- O Globo
O surpreendente desempenho do PIB no 1º trimestre (+1,2% ante o anterior) produz um significativo carrego estatístico de 4,9% para o crescimento em 2021. Explico: se a economia andar de lado até o final do ano, oscilando apenas conforme o padrão sazonal, essa magnitude de expansão do PIB está garantida. A cifra elevada decorre da base de comparação baixa (2020) e do início de ano favorável.
Não convém, porém, tomá-la como piso para o
ano, pois poderá haver leituras negativas adiante. Não só por contas de
elevadas incertezas, mas porque o dado do 1º trimestre beneficiou-se de alguns
fatores pontuais.
O principal ponto negativo foi a elevação
de estoques. Uma conta aproximada – a diferença entre a variação da demanda
total (-0,8%) e a oferta (+1,2%) – indica algo correspondente a 2pp do PIB,
cifra poucas vezes vista.
O problema é que o excesso de oferta de bens e serviços que evitou a queda do PIB não deve se repetir, aumentando a chance de uma leitura negativa no 2º trimestre, ainda mais porque parte do acúmulo de estoques foi possivelmente involuntário.
De qualquer forma, o recuo de 0,8% da
demanda agregada foi modesto, em boa medida por conta da baixa adesão às novas
medidas de isolamento social, conforme mostram indicadores de movimentação de
pessoas. Claro que, com a lenta vacinação, a contrapartida foi a enorme segunda
onda de óbitos e a perspectiva de terceira, segundo especialistas.
Outro aspecto positivo foi a adaptação de
indivíduos e empresas ao isolamento, contribuindo para conter suas consequências.
O que mais se ouviu de CEO´s no ano passado é que planos de investimento em
tecnologia da informação (TI) estavam sendo antecipados. Nessa linha, a
produção de equipamentos de informática cresceu 22% no 1º trimestre na
comparação anual.
Esse fato, associado à robusta aquisição de
máquinas pela agropecuária, contribuiu para a resiliência do investimento
produtivo. Uma observação: o aumento de investimento divulgado (+4,6%) está
inflado pela importação de plataformas de petróleo que só existiu contabilmente,
em função de regime tributário especial.

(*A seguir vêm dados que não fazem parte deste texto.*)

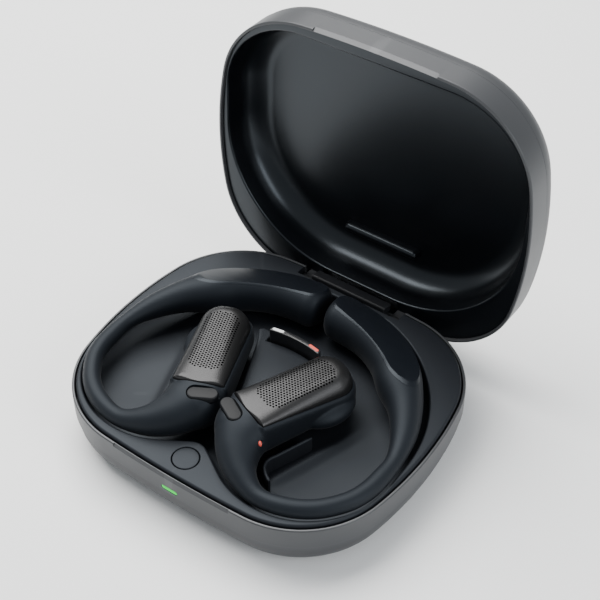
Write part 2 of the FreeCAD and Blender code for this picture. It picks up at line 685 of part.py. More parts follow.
# ---------------------------------------------------------------- right earphone; the left is its mirror image
HEAD_INNER = -6.2
HEAD_OUTER = 6.8
HEAD_BASE = -3.8
HEAD_TIP = 22.3
TIP_ROUND = 6.0
PLATE_BASE = -3.4
PLATE_INSET = 0.75
LOBE_SPOT = (2.6, 14.8)
LOBE_RADIUS = 6.4
LOBE_BOTTOM = 12.1
LOBE_TOP = 17.6
LOBE_ROUND = 2.4
HOOK_BEND = (18.3, -11.0)
HOOK_BEND_RADIUS = 17.85
POD_BEND = (5.47, -2.9)
POD_BEND_RADIUS = 25.8
POD_START = 38.0
POD_END_X = 1.0
KEY_SPOT = (3.75, -18.12)
KEY_TURN = -29.0


def head_outline(sketch, inset, base):
    """Outline of the head: square at the neck, rounded at the tip."""
    low, high = HEAD_INNER + inset, HEAD_OUTER - inset
    tip, radius = HEAD_TIP - inset, TIP_ROUND - inset
    line(sketch, (low, base), (high, base))
    line(sketch, (high, base), (high, tip - radius))
    arc(sketch, (high - radius, tip - radius), radius, 0, 90)
    line(sketch, (high - radius, tip), (low + radius, tip))
    arc(sketch, (low + radius, tip - radius), radius, 90, 180)
    line(sketch, (low, tip - radius), (low, base))


def not_at(base):
    """Edge test: leave out the edge along the head's base."""
    return lambda edge: not (abs(edge.BoundBox.YMin - base) < 1e-4 and abs(edge.BoundBox.YMax - base) < 1e-4)


def head_slab(name, inset, base, bottom, height, height_rounded=None, radius=None):
    """Slab with the head's outline. One level edge loop may be rounded. Left in the head's own frame."""
    body = new_body(name)
    sketch = new_sketch(body, name + "_sketch", bottom)
    head_outline(sketch, inset, base)
    solid = pad(body, sketch, height)
    if radius:
        round_edges(body, solid, height_rounded, radius, not_at(base))
    return body


def in_head(obj):
    """Move a finished body from the head's own frame to its place."""
    obj.Placement = HEAD_FRAME
    return obj


def make_head():
    depth = dim("head_rim") - dim("head_bottom")
    blank = in_head(head_slab("head_blank", 0.0, HEAD_BASE, dim("head_bottom"), depth, dim("head_bottom"), 3.4))
    lobe = new_body("ear_lobe")
    lobe_sketch = new_sketch(lobe, "lobe_sketch", LOBE_BOTTOM)
    lobe_circle = Part.Circle(Vector(*LOBE_SPOT, 0), Vector(0, 0, 1), LOBE_RADIUS)
    lobe_sketch.addGeometry(lobe_circle, False)
    lobe_pad = pad(lobe, lobe_sketch, LOBE_TOP - LOBE_BOTTOM)
    lobe_foot = round_edges(lobe, lobe_pad, LOBE_BOTTOM, LOBE_ROUND)
    round_edges(lobe, lobe_foot, LOBE_TOP, LOBE_ROUND)
    in_head(lobe)
    floor = dim("head_bottom") + dim("shell_wall")
    cavity = in_head(head_slab("head_cavity", dim("shell_wall"), HEAD_BASE + 1.0, floor, 12.0, floor, 2.2))
    ledge = in_head(head_slab("head_ledge", PLATE_INSET - 0.05, PLATE_BASE, dim("head_rim") - 0.8, 3.0))
    contacts = []
    for i, (v, u) in enumerate(CONTACT_SPOTS):
        spot = head_point(v, u)
        contacts.append(rod("contact%d" % i, 0.8, 0.4, (spot.x, spot.y, "dims.head_bottom")))
    both_sides("charge_contacts", group("contact_group", *contacts))
    both_sides("head_shell", cut("head_cut", fuse("head_whole", blank, lobe), cavity, ledge, *contacts))

    foot = dim("head_rim") - 0.8
    rise = dim("head_top") - foot
    thick = dim("plate_thick")
    plate = in_head(head_slab("plate_blank", PLATE_INSET, PLATE_BASE, foot, rise, dim("head_top"), 3.0))
    under = in_head(head_slab("plate_hollow", PLATE_INSET + thick, PLATE_BASE + thick, foot - 1.0,
                              rise + 1.0 - thick, dim("head_top") - thick, 2.5))
    both_sides("grille_plate", cut("plate_cut", plate, under))
    both_sides("acoustic_mesh", in_head(head_slab("mesh_sheet", 2.3, -2.0, 21.1, 0.2)))

    driver_spot = head_point(0.3, 13.0)
    both_sides("speaker_driver", rod("driver_can", 4.4, 3.8, (driver_spot.x, driver_spot.y, 14.2)))
    board_corner = head_point(-3.2, -2.4)
    turn = Rotation(Vector(0, 0, 1), HEAD_TURN)
    both_sides("head_board", block("head_board_blank", (7.0, 9.0, 0.8), (board_corner.x, board_corner.y, 15.0), turn))
    mic_corner = head_point(-1.3, -2.0)
    both_sides("microphone", block("mic_can", (2.6, 1.8, 1.0), (mic_corner.x, mic_corner.y, 15.8), turn))


def make_neck():
    base = head_point(0.2, HEAD_BASE, 17.2)
    toward_neck = head_point(0.2, HEAD_BASE - 1.0, 17.2) - base
    thin = dim("hook_radius")
    sections = [
        (tuple(base), tuple(toward_neck), 6.2, 5.2),
        ((7.5, -19.8, 16.9), (0.1, -1.0, 0.0), 5.6, 4.9),
        ((9.4, -23.4, 16.0), (0.55, -0.835, 0.0), 4.4, 4.3),
        ((12.9, -26.8, 15.1), (0.8, -0.6, 0.0), 3.1, 3.2),
        ((HOOK_BEND[0], HOOK_BEND[1] - HOOK_BEND_RADIUS, dim("hook_z")), (1.0, 0.0, 0.0), thin, thin),
    ]
    blank = loft("neck_loft", sections)
    key = pill("key_cap", 6.8, 3.2, 1.2, (KEY_SPOT[0], KEY_SPOT[1], 20.7), KEY_TURN)
    seat = pill("key_seat", 7.1, 3.5, 4.0, (KEY_SPOT[0], KEY_SPOT[1], 20.35), KEY_TURN)
    switch = block("key_switch_box", (2.4, 2.4, 1.1), (KEY_SPOT[0] - 1.2, KEY_SPOT[1] - 1.2, 19.25))
    mark = rod("mark_rod", 0.45, 0.9, (12.0, -19.85, 18.0), (0.93, -0.2, 0.3))
    both_sides("function_key", key)
    both_sides("key_switch", switch)
    both_sides("side_mark", mark)
    both_sides("neck_sleeve", cut("neck_cut", blank, seat, switch, mark))


def make_hook():
    centre = (HOOK_BEND[0], HOOK_BEND[1], "dims.hook_z")
    bend = ring("hook_bend", HOOK_BEND_RADIUS, "dims.hook_radius", centre, -90.0, 90.0)
    wire = ring("wire_bend", HOOK_BEND_RADIUS, "dims.wire_radius", centre, -90.0, 90.0)
    side = HOOK_BEND[0] + HOOK_BEND_RADIUS
    thin = dim("hook_radius")
    sections = [((side, HOOK_BEND[1], dim("hook_z")), (0.0, 1.0, 0.0), thin, thin)]
    # the arm thickens along a bend about the centre of the recess' rear lobe
    for angle, reach, radius, height in ((0.0, 33.2, 1.95, 14.6), (12.0, 31.9, 2.9, 14.8), (25.0, 30.5, 3.9, 15.0)):
        turn = math.radians(angle)
        spot = (REAR_CENTRE[0] + reach * math.cos(turn), REAR_CENTRE[1] + reach * math.sin(turn), height)
        sections.append((spot, (-math.sin(turn), math.cos(turn), 0.0), radius, radius))
    turn = math.radians(POD_START)
    start = (POD_BEND[0] + POD_BEND_RADIUS * math.cos(turn), POD_BEND[1] + POD_BEND_RADIUS * math.sin(turn), dim("pod_z"))
    sections.append((start, (-math.sin(turn), math.cos(turn), 0.0), dim("pod_radius"), dim("pod_radius")))
    taper = loft("hook_taper", sections)
    both_sides("hook_wire", wire)
    both_sides("hook_sleeve", cut("hook_cut", fuse("hook_whole", bend, taper), wire))


def make_pod():
    bend_centre = (POD_BEND[0], POD_BEND[1], "dims.pod_z")
    bend = ring("pod_bend", POD_BEND_RADIUS, "dims.pod_radius", bend_centre, POD_START, 90.0 - POD_START)
    start = (POD_BEND[0], POD_BEND[1] + POD_BEND_RADIUS, "dims.pod_z")
    barrel = rod("pod_barrel", "dims.pod_radius", POD_BEND[0] - POD_END_X, start, (-1, 0, 0))
    doc.recompute()
    end = doc.addObject("Part::Fillet", "pod_end")
    end.Base = barrel
    rims = [i for i, e in enumerate(barrel.Shape.Edges, start=1) if e.BoundBox.XMax < POD_END_X + 0.01]
    end.Edges = [(i, 2.4, 2.4) for i in rims]
    blank = fuse("pod_blank", bend, end)

    # the cap lies on a flat facet that falls to the rear; its front edge is a straight chord
    fall = math.atan(0.35)
    chord = Vector(0.94, -0.3412, -0.03).normalize()
    across = Vector(-chord.y * math.cos(fall), chord.x * math.cos(fall), -math.sin(fall)).normalize()
    facet = Placement(Vector(3.8, 22.3, 19.9), Rotation(chord, across, chord.cross(across), "XYZ"))
    above = doc.addObject("Part::Box", "facet_above")
    slab = doc.addObject("Part::Box", "facet_slab")
    for box, height, low in ((above, 8.0, 0.0), (slab, 0.8, -0.8)):
        box.Length = 60.0
        box.Width = 24.0
        box.Height = height
        box.Placement = facet * Placement(Vector(-15.0, -8.0, low), Rotation())
    outer = cut("pod_outer", blank, above)
    cell_line = (14.8, -1.65, 0.0)
    cell = rod("cell_can", 2.9, 13.8, (3.2, 22.7, 14.0), cell_line)
    room = rod("cell_room", 3.0, 14.4, (2.9, 22.7, 14.0), cell_line)
    both_sides("battery_cell", cell)
    both_sides("pod_cap", common("pod_cap_cut", outer, slab))
    both_sides("pod_shell", cut("pod_shell_cut", outer, slab, room))


# ---------------------------------------------------------------- build, test and write
make_pan()
make_band()
make_tray()
make_strip()
make_button()
make_base_inside()
make_hinge()
make_lid_band()
make_lid_cover()
make_lid_liner()
make_lid_inside()
make_head()
make_neck()
make_hook()
make_pod()
doc.recompute()

for obj in doc.Objects:
    if "Invalid" in obj.State or "Error" in obj.State:
        raise RuntimeError("%s failed: %s" % (obj.Name, obj.State))
for name, obj in nodes.items():
    if obj.Shape.isNull() or not obj.Shape.isValid() or obj.Shape.Volume <= 0:
        raise RuntimeError(name + " has no valid solid")

os.makedirs("parts", exist_ok=True)
for name, obj in nodes.items():
    obj.Shape.exportStep("parts/%s.step" % name)
    print("%-22s %8.1f mm3, %d solid(s)" % (name, obj.Shape.Volume, len(obj.Shape.Solids)))
print(len(nodes), "pieces")
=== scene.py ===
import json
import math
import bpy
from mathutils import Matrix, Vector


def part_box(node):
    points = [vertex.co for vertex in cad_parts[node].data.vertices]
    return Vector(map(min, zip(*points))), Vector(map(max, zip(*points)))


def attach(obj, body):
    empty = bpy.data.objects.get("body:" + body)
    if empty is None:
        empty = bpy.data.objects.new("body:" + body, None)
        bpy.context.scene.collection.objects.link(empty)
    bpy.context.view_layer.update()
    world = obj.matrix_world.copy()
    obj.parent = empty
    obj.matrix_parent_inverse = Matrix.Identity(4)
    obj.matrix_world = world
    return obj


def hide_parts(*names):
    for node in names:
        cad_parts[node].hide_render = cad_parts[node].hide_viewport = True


bl_info = {
    "name": "Hook earphones in a charging case",
    "version": (1, 0, 0),
    "blender": (4, 5, 0),
    "location": "3D Viewport > Sidebar > Earphones",
    "description": "Builds the finished look of two ear-hook earphones lying in their open charging case",
    "category": "Object",
}

import bmesh
import bpy
import numpy as np
from bpy.props import FloatProperty, FloatVectorProperty, IntProperty, PointerProperty
from mathutils import Matrix, Vector

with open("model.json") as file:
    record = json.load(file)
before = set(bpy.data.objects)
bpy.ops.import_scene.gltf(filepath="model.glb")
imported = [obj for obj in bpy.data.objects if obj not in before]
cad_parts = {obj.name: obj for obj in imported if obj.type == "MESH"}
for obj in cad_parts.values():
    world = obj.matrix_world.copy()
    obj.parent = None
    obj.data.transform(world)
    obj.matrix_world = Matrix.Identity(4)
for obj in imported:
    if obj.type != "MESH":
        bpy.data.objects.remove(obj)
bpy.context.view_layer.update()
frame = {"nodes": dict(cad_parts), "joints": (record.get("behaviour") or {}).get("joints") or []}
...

Feita a correção, o quadro seria de
certa estabilidade do indicador.
Se o isolamento já machuca bem menos, o
corolário disso é que o avanço na vacinação não deverá trazer grande alívio na
dinâmica da economia adiante.
O mix da atividade, no entanto, tende a
mudar. A indústria de transformação, que foi beneficiada pela mudança de
hábitos dos consumidores em busca de conforto no lar e pelo auxílio
emergencial, agora perde fôlego. Há também o aumento da participação das
importações, por conta do restabelecimento de cadeias de valor no mundo. O
cenário mais provável é de volta do setor à estagnação.
Por outro lado, os serviços associados à
movimentação de pessoas tendem a ganhar tração, mas provavelmente não recuperando
as perdas do passado.
A mudança de mix, na verdade, poderá
prejudicar o desempenho agregado da economia. O impacto da indústria no sistema
econômico - por exemplo, pelas encomendas de serviços - é importante, e poderá
perder força; enquanto os serviços associados ao consumo das famílias, que
devem reagir, beneficiam bem menos outros setores.
Se a leitura do PIB não é grandes coisas, a
sensação térmica de importante parcela da população é pior ainda. O PIB
aumenta, mas não o bem-estar de muitos, pois as atividades econômicas que mais
sofrem com a crise são justamente aquelas que empregam mão de obra menos
qualificada e informais. Para piorar, as exigências tecnológicas impostas pela
pandemia destroem empregos.
Assim como os empregos de chão de fábrica
são menos abundantes hoje, atividades de baixa qualificação no setor de
serviços tendem a encolher, pressionando o desemprego.
As clivagens na economia tendem a se
aprofundar neste país que cresce pouco. Ocorre consolidação ou concentração nos
setores. Cada pequena empresa que fecha as portas implica ganho de mercado das
maiores, mais formalizadas e eficientes.
Certamente, esse é um fator a beneficiar,
não só o cálculo do PIB, mas a arrecadação tributária, que surpreende. Quem vai
mal é justamente quem paga menos imposto ou nem está no PIB, por estar em menor
ou maior grau na informalidade.
O governo celebra os números do PIB, mas Paulo Guedes compreendeu bem que nem todos participam dessa festa. Não à toa promete mais políticas de transferência de renda até a eleição.